Paraffin and beeswax are probably the most common waxes to use to make dipped tapers. A soy wax, such as Ecosoya PB, may also be used for dipping tapers. The set up time for soy wax, between layers, is a bit longer than paraffin or beeswax. So if you have too much free time on your hands, give soy tapers a try and let us know how it goes. Otherwise, we’re going to assume that you’re using either paraffin or beeswax as we go through these instructions.
Beeswax is often used for hand dipped tapers because it is a slow burning wax and the layers go on thicker, resulting in less dipping required to get a reasonably thick taper. Melted beeswax is thicker, or more viscous, than paraffin. Beeswax tapers may only require about 7-10 dips, while paraffin may require twice that many dips. And, while beeswax may cost a lot more than paraffin, the resulting tapers burn a bit longer than their paraffin counter parts. Making tapers is probably one of the best uses of beeswax in candles.

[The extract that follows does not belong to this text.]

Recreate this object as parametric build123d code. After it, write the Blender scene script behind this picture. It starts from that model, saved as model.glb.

Paraffin can certainly be used to produce hand dipped tapers, and at a cost savings over beeswax. Paraffin will take a lot more dipping to achieve the desired thickness, but you can still get excellent results with paraffin. Straight paraffin of medium or high melting points is preferred. Lower melting point paraffins, such as those used to make container candles, should be avoided, as they just won’t stand up, which might not look too smart. Some medium melting point paraffins will also benefit from hardening additives to make the finished tapers more rigid. The most common hardener to achieve this is stearic acid, also called stearine. With paraffin, expect to dip about twice as many times as with beeswax, but you’ll save a bit of money too.
- Tapers made from beeswax will often develop something called “bloom” that gives them a bit of a rustic appearance. This is especially true of naturally colored beeswax (un-dyed).

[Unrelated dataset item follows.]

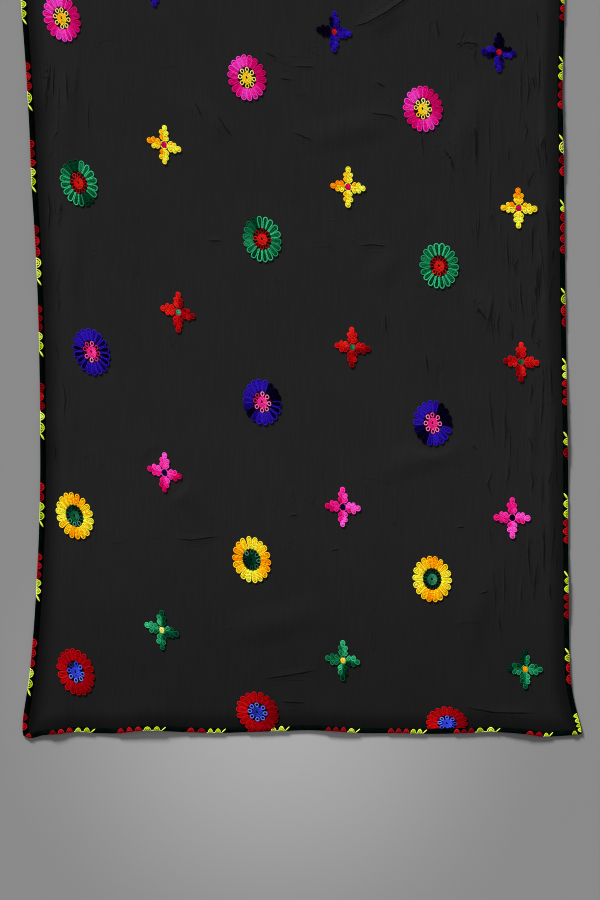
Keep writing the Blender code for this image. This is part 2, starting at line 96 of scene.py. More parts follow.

- Adding fragrance to tapers is not effective in producing candles with scent throw while burning. For this reason, adding fragrance is discouraged.
- Beeswax tapers burn longer than paraffin. Here are some suitable wax mixture formulas to get you started. Feel free to tweak them to your liking.

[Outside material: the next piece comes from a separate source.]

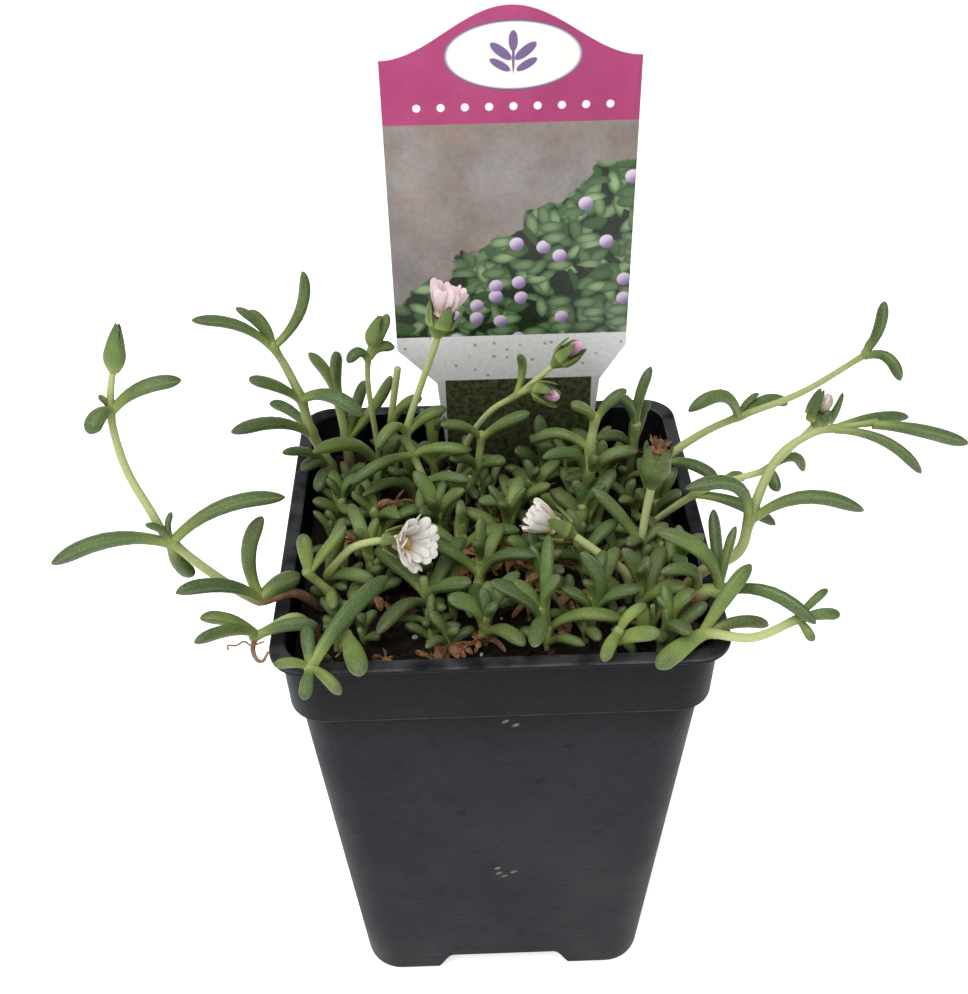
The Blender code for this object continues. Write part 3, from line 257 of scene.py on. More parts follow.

Formula (all formulas based on weight)
|These burn a long time. They will require a larger wick, such as a #2/0 square braid. Beeswax is somewhat flexible, so it is best to leave these hanging in pairs to keep them straight. Likely to develop “bloom.” Raw beeswax may give off a slight aroma. Layers build up quickly while dipping, meaning less work.|
51% Beeswax, 20% stearic acid, and 29% paraffin
|These, being predominantly beeswax, can still be called beeswax candles. The stearic will help make the candles firmer, as well as increase opacity. A #3/0 wick should work nicely, depending on the thickness of the finished tapers. Cost a bit less to make than pure beeswax tapers.|
60% paraffin and 40% stearic
|This mixture will produce hard candles that can be quite white (opaque). With a #3/0 wick, they should burn well. It’ll require more dipping than beeswax tapers. Because of the increased opacity, these are easy to dye in various colors, especially pastels.|
|High melting point paraffins can be used here to produce firm candles. Some medium melt point paraffins (around 140F melting point) will also work. Again, if the wax is a little flexible, try to keep them hung in pairs to keep them straight. Because straight paraffin is not that opaque, it is an excellent choice for achieving deep colors. A #4/0 square braid should work well for most tapers of 100% paraffin.|
1. Set up a double boiler to melt and/or keep your wax heated. You’ll want to station your dipping vat into a very large pot to act as a double boiler. Large stock pots work well as the outside vessel on a double boiler.
If you have a dedicated wax melter, melt your wax before placing it into a double boiler. Use the double boiler to maintain the working temperature.
The working temperature of the wax should be about 165 deg. F.
2. Construct a rig to hold a length of wick. The length of wick will be about twice the length of a single taper. We’ll be dipping the tapers in pairs. Do not try to make tapers taller than your dipping vat.
We just used some coat hanger wire and a pair of pliers to make something that will hold the wick, and act as a handle while dipping. You can make a bunch of these and dip dozens of tapers in one setting.
3. Each pair of tapers will need to be weighted with something initially. This keeps the wick straight or taught while dipping. We just used some handy nuts. Feel free to improvise.
You’ll cut the weights off of the wicks about midway through the process. Once the wicks have accumulated some wax on them, they’ll stay straight on their own.
4. Dip your tapers. Repeat as needed until you reach the desired thickness. Allow several minutes of cooling in between each layer of wax. If you don’t allow enough time between layers, the wax will begin to fall off the wick.
The motion of dipping the tapers into the wax should be smooth and continuous. Do not pause while the tapers are submerged.
5. At some point, cut the weights off the bottom of the tapers, and continue to dip a few more times. When you’ve reached your desired thickness, simply hang your tapers up and allow them to completely cool.
What’s the desired thickness? Use a ruler to find out how thick your tapers will need to be to properly fit your taper holders.
Storage: It is best to leave your tapers hanging up in pairs for storage. It helps keep them straight until your ready to use them.